Be aware too that there are licensing issues relating to dealing in and exporting antique and historic firearms and weapons. Home Office guidance on firearms law, including information about antique firearms, is available on the website.

Dealing in antiques

The Dealing in Cultural Objects (Offences) Act makes it illegal to deal knowingly in any object that might be 'tainted' - that is to say obtained in an illegal manner. Dealers are expected to take appropriate steps to make sure that any object they purchase is not tainted in this way. Of course, it goes without saying that normal criminal law applies when it comes to receiving and selling stolen goods, passing items off fraudulently and so on. More information is available on the Collections Trust website.

Dealing in fine art

Under artist's resale rights laws known as droit de suite, certain fine art transactions attract a levy which must be paid to a special collecting society. Levies raised are passed on to the original creator of the work or their estate. It is the art dealer's responsibility to make sure that the levy is paid whenever it's due. More information is available on the Design and Artists Copyright Society (DACS) website.

Selling general insurance

Anyone who sells, advises on, arranges or assists in selling general insurance may need to be regulated by the Financial Conduct Authority (FCA) even if insurance is only a small part of their business. Businesses affected by this legislation must be either directly regulated by the FCA or an appointed representative of an FCA regulated insurer. Contact the FCA for further information.

Money laundering

The Money Laundering Regulations apply to High Value Dealers, including antique dealers, which make payments of or accept the equivalent of 10,000 euros in cash for any single transaction. If you handle transactions of this size you must register with HM Revenue & Customs (HMRC) and put in place anti-money laundering systems.


There is a wide range of legislation that applies to retailers to protect the interests of the consumer. For example, goods and services must not be misleadingly described and the retail price of goods must be clearly displayed. Customers must be treated fairly and honestly. Special distance selling rules apply to businesses that sell goods online.

You will be responsible for making sure that all goods are fit for their intended purpose and of satisfactory quality. Be particularly careful when it comes to selling second-hand electrical items like antique lights - these must be safe to use. According to Trading Standards:

"If you sell second-hand electrical goods which are unsafe or incorrectly labelled, and you haven't taken reasonable precautions to avoid this, you may be prosecuted. Taking reasonable precautions means you must take positive steps to ensure that you comply with the law. This will mean, in most cases, having the goods checked by a qualified electrician."

You can get more information about consumer protection legislation from your local Trading Standards department. There's detailed guidance on your legal obligations to consumers, and on the requirements when selling online, on the Trading Standards Business Companion website. Useful information is also available on the website.

Disposal of waste and control of substances hazardous to health (COSHH)

If you undertake processes on the premises such as stripping furniture, or carry out repairs or restoration work, you are likely to be using substances such as paint strippers, glue, varnishes and so on which may be hazardous to health.

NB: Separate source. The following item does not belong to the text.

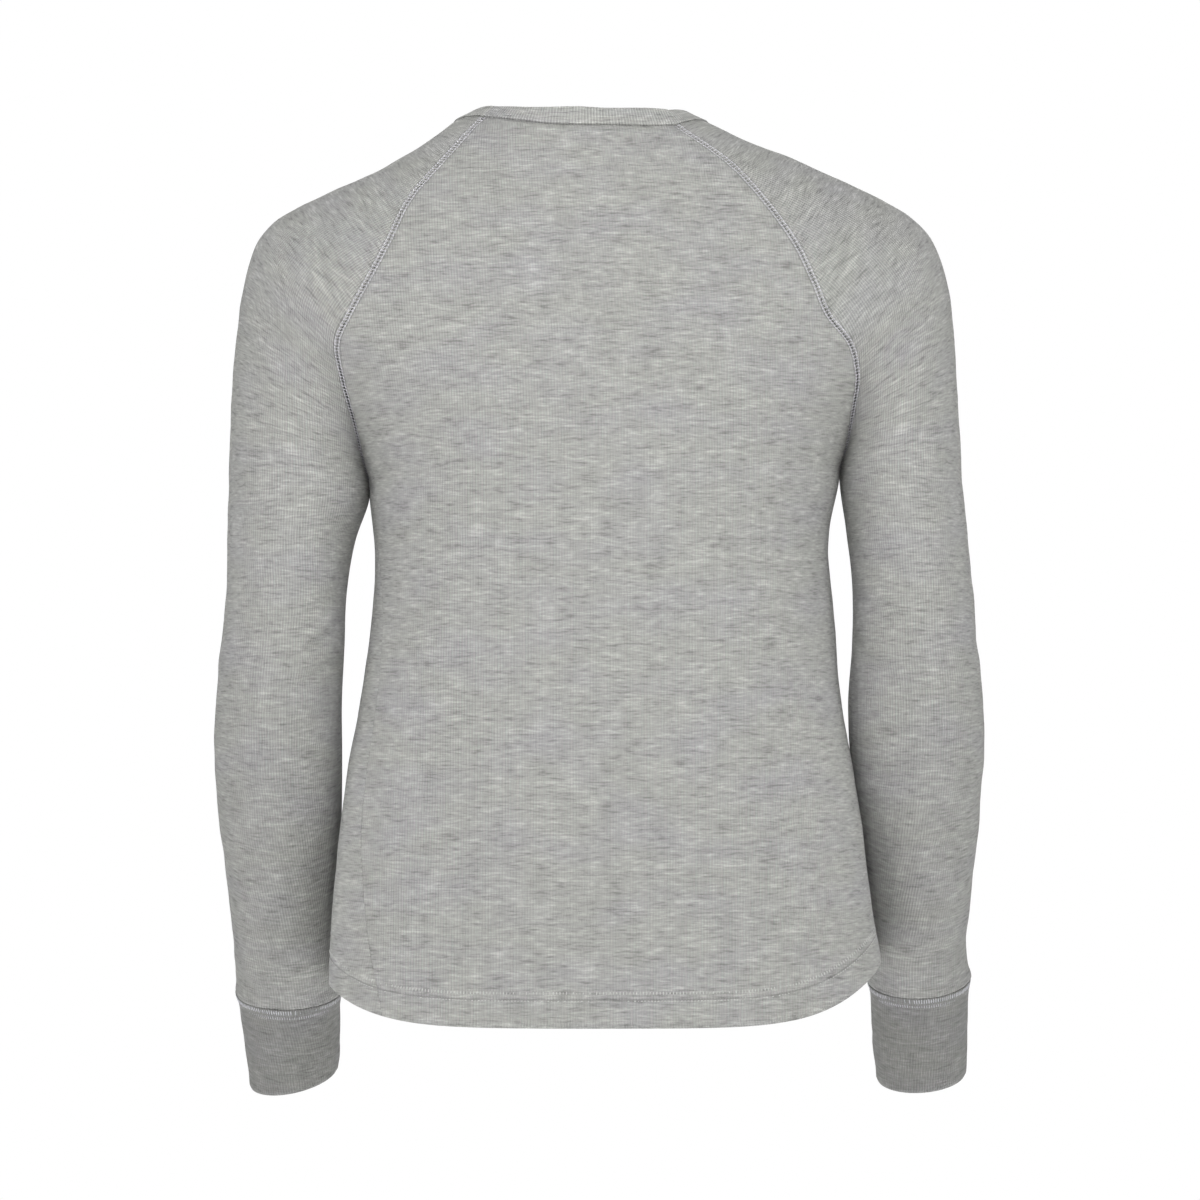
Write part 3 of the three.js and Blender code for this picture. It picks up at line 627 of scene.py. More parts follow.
def cloth_piece(name, outer, inner, across, down, to_seam, to_end, material):
    """Makes one closed piece from two grids of points in mm. across and down are its flat measures, and
    to_seam and to_end how far each point is from the stitched seam at its side and at its end."""
    rows, columns = outer.shape[0] - 1, outer.shape[1] - 1
    bm = bmesh.new()
    bmesh.ops.create_grid(bm, x_segments=columns, y_segments=rows, size=1)
    places = {}
    for vert in bm.verts:
        row = round((1 - vert.co.y) / 2 * rows)
        column = round((vert.co.x + 1) / 2 * columns)
        places[vert] = (row, column)
    uv = bm.loops.layers.uv.new("cloth")
    sewn = bm.loops.layers.uv.new("sewn")
    for face in bm.faces:
        for loop in face.loops:
            place = places[loop.vert]
            loop[uv].uv = (across[place] * MM, down[place] * MM)
            loop[sewn].uv = (to_seam[place] * MM, to_end[place] * MM)
    bm.normal_update()
    copied = bmesh.ops.duplicate(bm, geom=bm.faces[:])
    inner_faces = [item for item in copied["geom"] if isinstance(item, bmesh.types.BMFace)]
    bmesh.ops.reverse_faces(bm, faces=inner_faces)
    for vert, place in places.items():
        vert.co = outer[place] * MM
        copied["vert_map"][vert].co = inner[place] * MM
    corner, place = next(iter(places.items()))
    face = corner.link_faces[0]
    face.normal_update()
    if face.normal.dot(inner[place] - outer[place]) > 0:
        bmesh.ops.reverse_faces(bm, faces=bm.faces)
    bmesh.ops.remove_doubles(bm, verts=[v for v in bm.verts if v.is_boundary], dist=1e-6)
    edges = [edge for edge in bm.edges if edge.is_boundary]
    bridge_borders(bm, edges)
    bm.normal_update()
    return finish_piece(name, bm, material)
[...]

You will have to comply with regulations covering the use, storage and disposal of these substances. Information about protecting yourself, your workers and others is available from the Health and Safety Executive (HSE). More information about disposing of hazardous and other wastes is available on the website.

Health & Safety, fire

You must comply with workplace health and safety and fire safety legislation.

Employment legislation

Anyone employing staff must comply with employment legislation. Important areas of legislation include recruitment, employment contracts, pay, working hours, holidays, employment policies, sickness, maternity, paternity, discrimination, discipline, grievances, dismissals, redundancies and employment tribunals.

Insurance for an antiques dealer

Contact an insurer or insurance broker and explain exactly how your business will operate - they will then explain what insurance cover you must have by law, and other cover you should consider. This might include:

  • employer's liability
  • public liability
  • premises, premises contents and stock, including accidental damage
  • goods in transit (on the way back from auction, going to trade fairs and so on)
  • goods in trust - for example items which you are selling on someone's behalf, or which you are restoring
  • defective title
  • cash
  • business interruption
  • business motor insurance

From time to time you may need to increase your level of insurance cover if you have something particularly valuable in stock.

Both BADA and LAPADA can provide details to their members of insurers who understand and work with the antiques trade.

Full accredited members of the British Antique Furniture Restorers' Association (BAFRA) benefit from access to favourable insurance terms, and discounted premiums are available to LAPADA members.

When comparing insurance quotes, uncover the differences between policies by using an insurance comparison form.